El primer planisferio que incluye el perfil de las costas del Nuevo Mundo –se adivinan el Caribe, sus islas y el norte de Brasil– está datado en el Puerto de Santa María, Cádiz, en el año 1500, y lleva la firma de Juan de la Cosa. Este incunable de la cartografía mundial, dibujado sobre dos pieles pegadas, se encuentra hoy en el Museo Naval de Madrid, aunque para llegar hasta allí pasó varias centurias extraviado, en manos de coleccionistas de distintos países, hasta que, en el siglo XIX, el estado español pudo recuperarlo, comprándolo en una subasta.

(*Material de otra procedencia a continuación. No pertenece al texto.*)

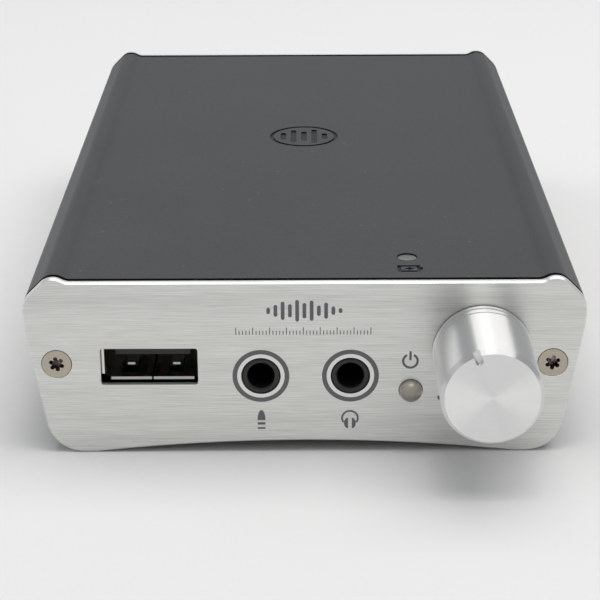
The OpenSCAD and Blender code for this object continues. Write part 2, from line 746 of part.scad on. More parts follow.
module electrolytic_capacitors() color("#9fa3a8") in_case() {
    for (x = [-14, -6.5, 1, 8.5]) can_capacitor(x, 22.5, 3.15, 8);
    for (x = [8, 16, 24]) can_capacitor(x, 98, 3.15, 8);
}

module film_capacitors() color("#b23a2c") in_case() for (y = [62, 70, 78], x = [8, 18])
    block([x - 3.6, y - 1.25, board_top], [x + 3.6, y + 1.25, board_top + 3.2]);

module crystal_can() color("#c4c6c8") in_case()
    block([-22, 58, board_top], [-17, 61.2, board_top + 1.3]);

module inductors() color("#55585c") in_case() for (y = [70, 78])
    block([-26, y - 2.5, board_top], [-21, y + 2.5, board_top + 2.8]);

// Sheet-metal lid over the radio-sensitive corner, open underneath
module shield_can() color("#c4c6c8") in_case() difference() {
    block([-15, 32, board_top], [2, 44, board_top + 2.6]);
    block([-14.7, 32.3, board_top - 1], [1.7, 43.7, board_top + 2.3]);
}

module chip_resistors() color("#2c2d2f") in_case() for (i = [0:7], x = [-6, 24.5])
    block([x - 0.8, 48 + i * 3.4, board_top], [x + 0.8, 48.8 + i * 3.4, board_top + 0.5]);

// ---- Battery ----

module battery_tray() color("#a9abad") in_case() {
    block([-27, cell_y - 1.5, tray_z], [27, cell_y + cell_len + 1.5, tray_z + tray_t]);
    for (x = [-27, 24], y = [cell_y - 1.5, cell_y + cell_len - 1.5])
        block([x, y, board_top], [x + 3, y + 3, tray_z]);
}

module battery_pack() color("#3b6ea5") in_case()
    block([-cell_w / 2, cell_y, cell_z], [cell_w / 2, cell_y + cell_len, cell_z + cell_h]);

// Foam strips under and over the pack
module battery_pads() color("#3a3b3d") in_case() for (y = [cell_y + 4, cell_y + cell_len - 14])
    for (z = [[tray_z + tray_t, cell_z], [cell_z + cell_h, roof_z]])
        block([-cell_w / 2 + 3, y, z[0]], [cell_w / 2 - 3, y + 10, z[1]]);

// Each wire leaves the pack, turns down and ends in the plug
module battery_leads() color("#b3261e") in_case() for (x = lead_xs) {
    rod(x, lead_z, 0.5, lead_start, lead_start + 1.8);
    translate([x, lead_start + 1.8, lead_z - lead_bend]) rotate([90, 0, 90])
        rotate_extrude(angle = 90, $fn = 32) translate([lead_bend, 0]) circle(r = 0.5, $fn = 24);
    post(x, lead_start + 1.8 + lead_bend, 0.5, plug_top, lead_z - lead_bend);
}

module battery_plug() color("#e8e4d6") in_case()
    block([lead_xs[0] - 1.9, lead_start + 1.6, board_top], [lead_xs[1] + 1.9, lead_start + 6.4, plug_top]);

// ---- Rear sockets ----

module dc_inlet_body() color("#17181a") in_case() difference() {
    union() {
        block([inlet_x - 4.5, rear_part_front, board_top], [inlet_x + 4.5, rear_part_back, inlet_z + 5]);
        rod(inlet_x, inlet_z, inlet_nose_r, rear_part_back - 1, port_flush);
    }
    rod(inlet_x, inlet_z, inlet_bore_r, port_blind, rear_face + 1);
}

module dc_inlet_pin() color("#c9c6bd") in_case() rod(inlet_x, inlet_z, 0.95, port_blind, rear_face - 0.9);

module optical_housing() color("#1b1c1f") in_case() difference() {
    port_top = optic_z + port_h / 2;
    union() {
        block([optic_x - 5.3, rear_part_front, board_top], [optic_x + 5.3, rear_part_back, optic_z + 5]);
        block([optic_x - optic_w / 2, rear_part_back - 1, optic_z - optic_w / 2],
              [optic_x + optic_w / 2, port_flush, optic_z + optic_w / 2]);
    }
    block([optic_x - port_w / 2, port_blind, optic_z - port_h / 2],
          [optic_x + port_w / 2, rear_face + 1, port_top]);
    // Pocket for the flap's pin, and the notch for its spring
    block([optic_x - port_w / 2 - 0.5, shutter_pin_y - 0.55, shutter_pin_z - 0.55],
          [optic_x + port_w / 2 + 0.5, shutter_pin_y + 0.55, shutter_pin_z + 0.55]);
    block([optic_x - 1.4, spring_front - 0.1, port_top - 0.1],
          [optic_x + 1.4, shutter_pin_y, port_top + 0.4]);
}

// Small block with a lens, let into the blind end of the optical port
module optical_emitter() color("#7c1f1f") in_case() {
    block([optic_x - 2.5, port_blind, optic_z - 2.5], [optic_x + 2.5, port_blind + 1, optic_z + 2.5]);
    rod(optic_x, optic_z, 1.1, port_blind + 1, port_blind + 1.6);
}

// Flap that hangs from a pin at the top of the port and swings inward
module optical_shutter() color("#232427") in_case() {
    translate([optic_x, shutter_pin_y, shutter_pin_z]) rotate([0, 90, 0])
        cylinder(r = 0.4, h = port_w + 0.6, center = true);
    block([optic_x - port_w / 2 + 0.2, shutter_pin_y - shutter_t / 2, optic_z - port_h / 2 + 0.2],
          [optic_x + port_w / 2 - 0.2, shutter_pin_y + shutter_t / 2, shutter_pin_z]);
}

module optical_shutter_spring() color("#b6b4ac") in_case()
    block([optic_x - 1.2, spring_front, optic_z + port_h / 2 + 0.1],
          [optic_x + 1.2, shutter_pin_y - 0.6, optic_z + port_h / 2 + 0.4]);

// ---- Slide switches: a metal frame on the board and a lever that slides in it along X ----

module switch_frame(x, travel_low, travel_high) difference() {
    block([x - switch_w / 2, switch_front, board_top], [x + switch_w / 2, switch_back, board_top + switch_h]);
    block([x - lever_w / 2 - travel_low - 1.3, switch_front + 1.2, lever_z - 1.4],
          [x + lever_w / 2 + travel_high + 1.3, switch_back - 0.8, lever_z + 1.4]);
    block([x - lever_w / 2 - travel_low - 0.2, switch_back - 1.2, lever_z - lever_h / 2 - 0.2],
          [x + lever_w / 2 + travel_high + 0.2, switch_back + 1, lever_z + lever_h / 2 + 0.2]);
}

// Slider block inside the frame, with the tip that a finger moves
module switch_lever(x) {
    block([x - lever_w / 2 - 1, switch_front + 1.5, lever_z - 1.2],
          [x + lever_w / 2 + 1, switch_back - 1.1, lever_z + 1.2]);
    block([x - lever_w / 2, switch_back - 1.11, lever_z - lever_h / 2],
          [x + lever_w / 2, rear_face + lever_out, lever_z + lever_h / 2]);
}

module gain_switch_frame() color("#b9b9b6") in_case() switch_frame(gain_x, 0, switch_step);

module gain_switch_lever() color("#1b1c1f") in_case() switch_lever(gain_x);

module filter_switch_frame() color("#b9b9b6") in_case() switch_frame(filter_x, switch_step, switch_step);

module filter_switch_lever() color("#1b1c1f") in_case() switch_lever(filter_x);

module mode_switch_frame() color("#b9b9b6") in_case() switch_frame(mode_x, switch_step, switch_step);

module mode_switch_lever() color("#1b1c1f") in_case() switch_lever(mode_x);

case_sleeve();
front_panel();
rear_panel();
front_gasket();
rear_gasket();
front_screws();
rear_screws();
volume_knob();
knob_insert();
pot_shaft();
pot_wiper();
pot_bushing();
pot_nut();
pot_washer();
pot_housing();
pot_track_plate();
pot_pins();
power_switch_block();
usb_shell();
usb_tongue();
usb_contacts();
line_jack_body();
line_jack_contacts();
headphone_jack_body();
headphone_jack_contacts();
power_led();
power_led_leads();
charge_light_pipe();
charge_led();
main_board();
converter_chip();
usb_controller_chip();
amplifier_chips();
electrolytic_capacitors();
film_capacitors();
crystal_can();
inductors();
shield_can();
chip_resistors();
battery_pack();
battery_tray();
battery_pads();
battery_leads();
battery_plug();
dc_inlet_body();
dc_inlet_pin();
optical_housing();
optical_emitter();
optical_shutter();
optical_shutter_spring();
gain_switch_frame();
gain_switch_lever();
filter_switch_frame();
filter_switch_lever();
mode_switch_frame();
mode_switch_lever();
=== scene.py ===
"""Looks of a portable headphone amplifier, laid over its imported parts.

Lengths are in metres unless a name ends in _mm. X runs to the right, Y from front to rear, Z up.
"""

import json
import math

import bmesh
import bpy
from mathutils import Matrix, Vector


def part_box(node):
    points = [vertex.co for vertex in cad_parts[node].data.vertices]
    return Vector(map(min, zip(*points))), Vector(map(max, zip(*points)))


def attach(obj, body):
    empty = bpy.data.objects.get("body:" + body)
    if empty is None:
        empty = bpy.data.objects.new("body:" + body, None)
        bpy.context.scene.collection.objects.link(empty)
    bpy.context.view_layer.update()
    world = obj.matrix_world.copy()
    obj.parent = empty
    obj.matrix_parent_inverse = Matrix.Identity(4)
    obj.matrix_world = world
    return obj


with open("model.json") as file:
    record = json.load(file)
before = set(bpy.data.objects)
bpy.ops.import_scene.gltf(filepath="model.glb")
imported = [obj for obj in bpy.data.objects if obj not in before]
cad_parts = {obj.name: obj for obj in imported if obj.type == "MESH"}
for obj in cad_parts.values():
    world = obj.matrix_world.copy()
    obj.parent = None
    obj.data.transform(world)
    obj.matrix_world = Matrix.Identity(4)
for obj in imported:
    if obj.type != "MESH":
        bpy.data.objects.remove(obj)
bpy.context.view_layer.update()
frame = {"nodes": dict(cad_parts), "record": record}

MM = 0.001

# ---------------------------------------------------------------------------
# Places taken from the frame
# ---------------------------------------------------------------------------


def middle(name):
    """Centre of a CAD node's box."""
    low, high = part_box(name)
    return (low + high) / 2


def mount_place(name):
    """Where one of the record's mounts is."""
    for mount in frame["record"]["mounts"]:
        if mount["name"] == name:
            return Vector(mount["pos_m"])
    raise KeyError(name)


def right_screw_axis():
    """A point on the axis of the right screws, half-way between the end plates."""
    low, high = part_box("front_screws")
    radius = (high.z - low.z) / 2
    return Vector((high.x - radius, (FRONT_FACE + REAR_FACE) / 2, (low.z + high.z) / 2))


FRONT_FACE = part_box("front_panel")[0].y
REAR_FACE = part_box("rear_panel")[1].y
DECK_Z = mount_place("deck").z
SLEEVE_LOW, SLEEVE_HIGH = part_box("case_sleeve")
SCREW = right_screw_axis()
KNOB = middle("volume_knob")
LINE_SOCKET = middle("line_jack_body")
PHONES_SOCKET = middle("headphone_jack_body")
POWER_LIGHT = middle("power_led")


# ---------------------------------------------------------------------------
# Building blocks for node trees
# ---------------------------------------------------------------------------


def add(tree, kind, feeds=None, **settings):
    """New shader node; feeds sets its inputs by name, from sockets or from plain values."""
    made = tree.nodes.new("ShaderNode" + kind)
    for name, value in settings.items():
        setattr(made, name, value)
    for name, value in (feeds or {}).items():
        feed(tree, made.inputs[name], value)
    return made


def feed(tree, socket, value):
    """Links a socket to another one, or gives it a plain value."""
    if isinstance(value, bpy.types.NodeSocket):
        tree.links.new(value, socket)
    else:
        socket.default_value = value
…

De la Cosa, que también fue espía de la corona española en Portugal, había viajado seis veces a América y de cada una de aquellas travesías trajo líneas nuevas, contornos más afinados y precisos para sus mapas, además de costosos regalos para sus majestades. En la sexta expedición, a principios de 1510, mientras buscaba, a pie, un lugar para establecerse con su familia, en la isla La Española, murió atravesado por numerosas flechas envenenadas. Su imagen última, amarrado a un árbol caribeño, recuerda la estampa del mártir San Sebastián, perseguido y ajusticiado por los romanos, y, precisamente, homenajeado en el retablo de San Bartolomé –realizado en madera policromada, en 1561– que decora el interior de la iglesia de Santa María del Puerto, en Santoña.
Quedaron sus mapas: con Juan de la Cosa nació la cartografía moderna, la misma que nos ha traído hasta aquí, rendidos como estamos ante las aplicaciones móviles de geolocalización, sin las cuales la vida, hoy, nos parecería imposible.